Chiral tunneling through generic one-dimensional potential barriers in bilayer graphene
V. Kleptsyn, A. Okunev, I. Schurov, D. Zubov, M. I. Katsnelson

TL;DR
This paper investigates chiral tunneling in bilayer graphene, revealing that perfect transmission at certain angles is not protected and can be suppressed, enabling potential new transistor designs without energy gap opening.
Contribution
It provides an explicit example showing that 'magic angles' with perfect transmission are not protected in bilayer graphene, allowing charge carrier locking without energy gap creation.
Findings
Magic angles with 100% transmission can be suppressed in bilayer graphene.
Asymmetric barriers significantly reduce transmission at all angles.

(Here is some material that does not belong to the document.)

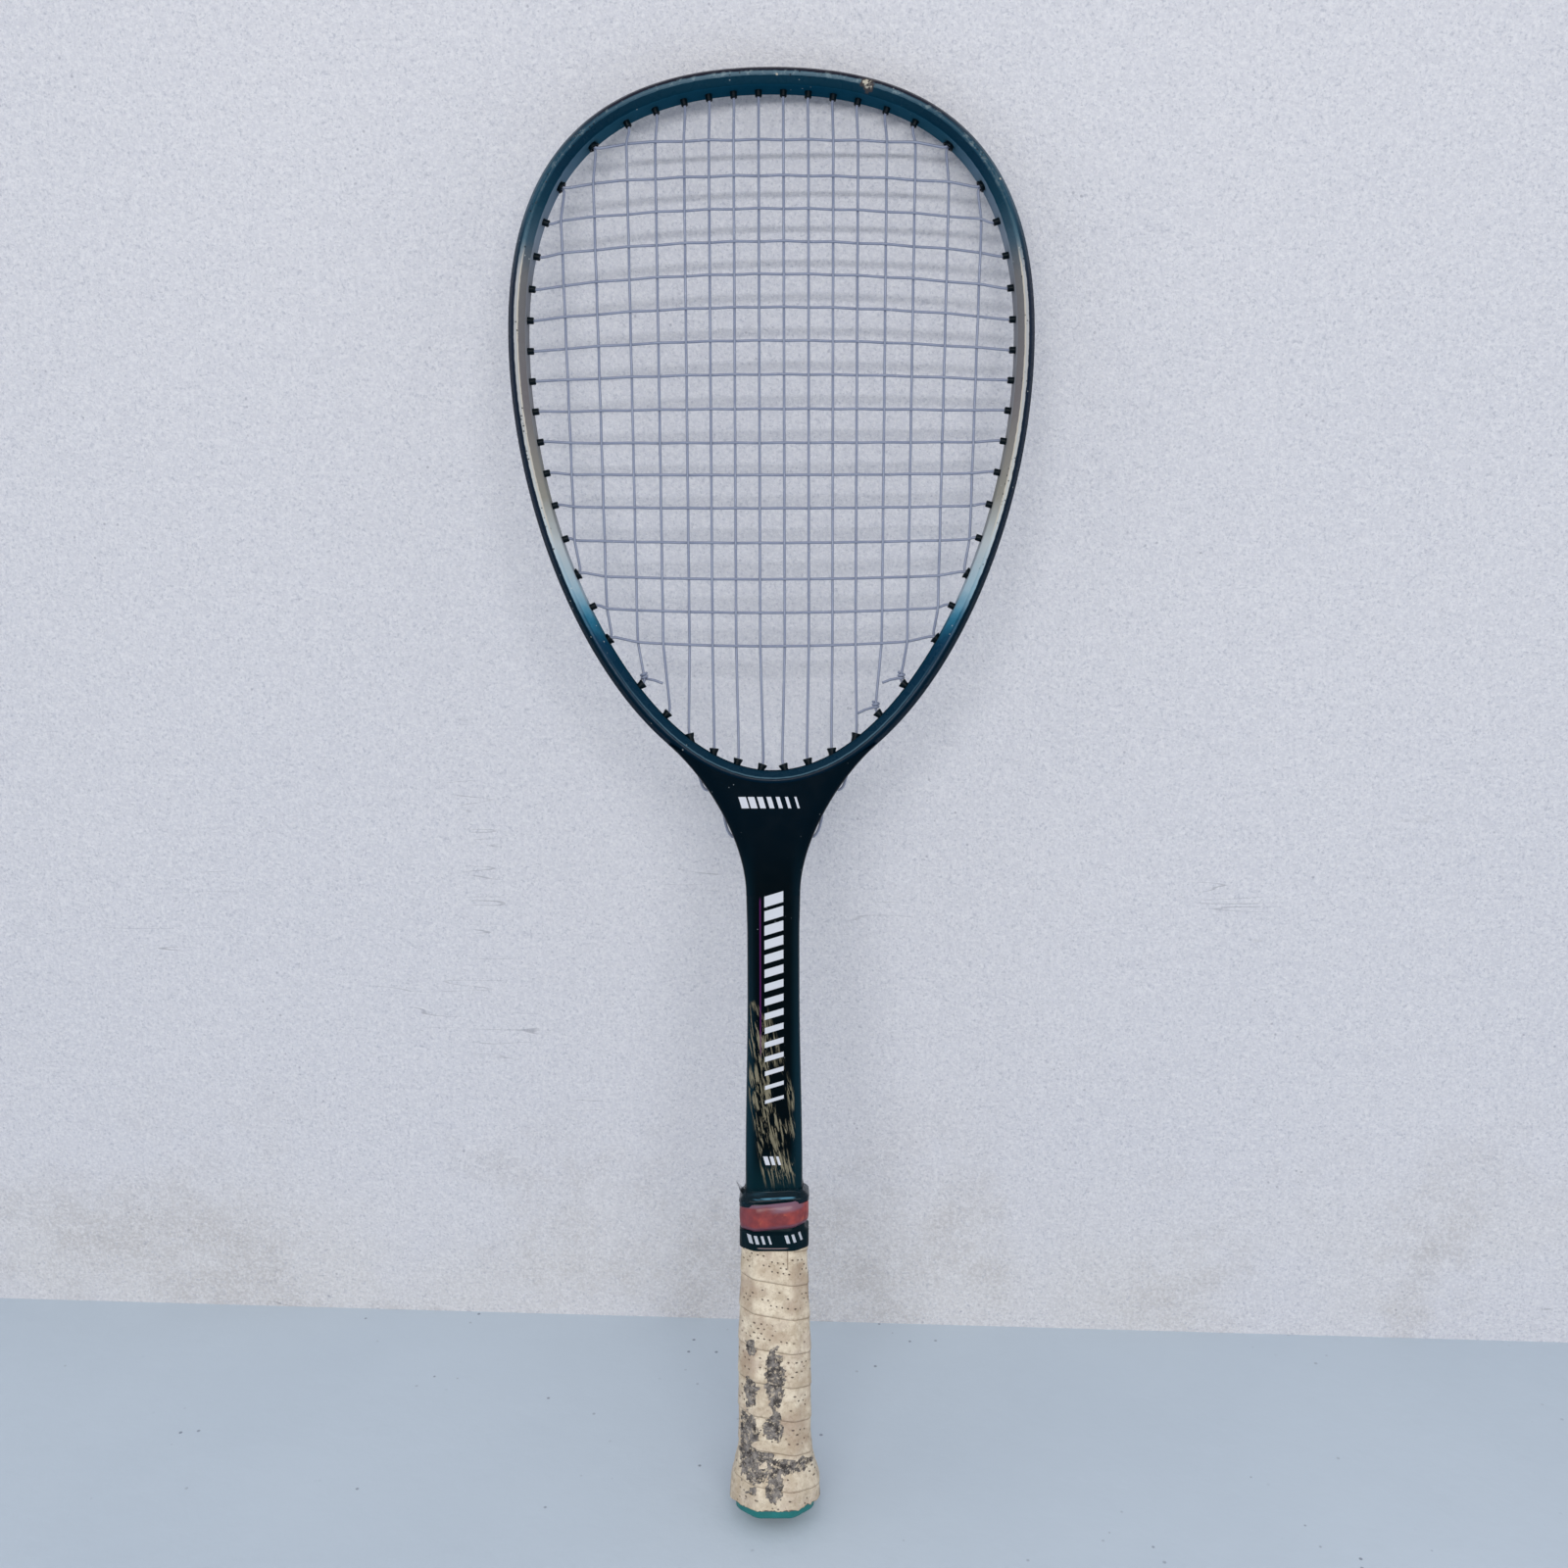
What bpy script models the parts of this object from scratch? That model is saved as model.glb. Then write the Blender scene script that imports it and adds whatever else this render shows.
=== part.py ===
"""Soft tennis racket, standing upright on its butt end.

Axes: +Z from the butt to the tip of the head, +X across the face, the photographed face towards -Y.
The origin is the middle of the flat butt end. Units are metres.

The inner wall of the hoop is the reference line of the head. A place on it is a number along the rim:
0 at the tip, positive down the right side, negative down the left, RIM_END at the middle of the throat.
"""
from math import cos, pi, sin, sqrt

import bmesh
import bpy
from mathutils import Matrix, Vector

MM = 0.001

# Fits
CLEARANCE = 0.3 * MM
RUN_OUT = 4.0 * MM

# Head
OVERALL_LENGTH = 686.0 * MM
OPENING_WIDTH = 230.0 * MM
OPENING_LENGTH = 318.6 * MM
WIDEST_BELOW_TIP = 113.8 * MM
TIP_ROUNDNESS = 73.0 * MM
SHOULDER_ROUNDNESS = 82.0 * MM
FLANK_ROUNDNESS = 102.0 * MM
FOOT_ROUNDNESS = 58.5 * MM
RIM_STEPS = 16
HALVINGS = 40
CROSSING_ROUNDS = 3

# Hoop section: radial is across the rim, depth is front to back
HOOP_RADIAL = 8.2 * MM
HOOP_DEPTH = 20.0 * MM
INNER_WALL_WIDTH = 12.0 * MM
INNER_BEVEL = 2.3 * MM
OUTER_BEVEL = 3.0 * MM
OUTER_WALL_WIDTH = 11.0 * MM
FADE_FROM_THROAT = 70.0 * MM
FADE_FROM_TIP = 40.0 * MM
GROOVE_WIDTH = 6.1 * MM
GROOVE_DEPTH = 3.0 * MM

# Strings
STRING_RADIUS = 0.65 * MM
STRING_OFFSET = 0.8 * MM
STRING_TAIL = 8.0 * MM
MAINS_PER_SIDE = 8
MAIN_PITCH = 11.7 * MM
MAIN_TO_SIDE = 14.3 * MM
WIDER_PITCHES = (1.0, 1.0, 1.2, 1.2)
MAIN_CONVERGENCE = 0.12
SIDE_ROWS = 11
ROW_SPREAD = 0.18
BOW_HEIGHT = 7.0 * MM
BOW_SPAN = 150.0 * MM
BOW_FOOT = 45.0 * MM
SAG_DEPTH = 3.0 * MM

# Grommets
BARREL_RADIUS = 1.8 * MM
BORE_RADIUS = 1.05 * MM
SHARED_BARREL_RADIUS = 2.5 * MM
SHARED_BORE_RADIUS = 1.85 * MM
BARREL_STAND = 3.0 * MM
MOUTH_LEAD = 0.8 * MM
STRIP_THICKNESS = 0.6 * MM
STRIP_WIDTH = 5.5 * MM
STRING_OVER_STRIP = 0.45 * MM
SHARED_TILT = 0.28
STRIP_END = 0.35
ROOT_SINK = 0.1 * MM
SEARCH_REACH = 1.5
ROUND_SIDES = 8
BORE_SIDES = 6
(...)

Potential for constructing graphene transistors without energy gap opening.
Abstract
We study tunneling of charge carriers in single- and bilayer graphene. We propose an explanation for non-zero "magic angles" with 100% transmission for the case of symmetric potential barrier, as well as for their almost-survival for slightly asymmetric barrier in the bilayer graphene known previously from numerical simulations. Most importantly, we demonstrate that these magic angles are not protected in the case of bilayer and give an explicit example of a barrier with very small electron transmission probability for any angles. This means that one can lock charge carriers by a p-n-p (or n-p-n) junction without opening energy gap. This creates new opportunities for the construction of graphene transistors.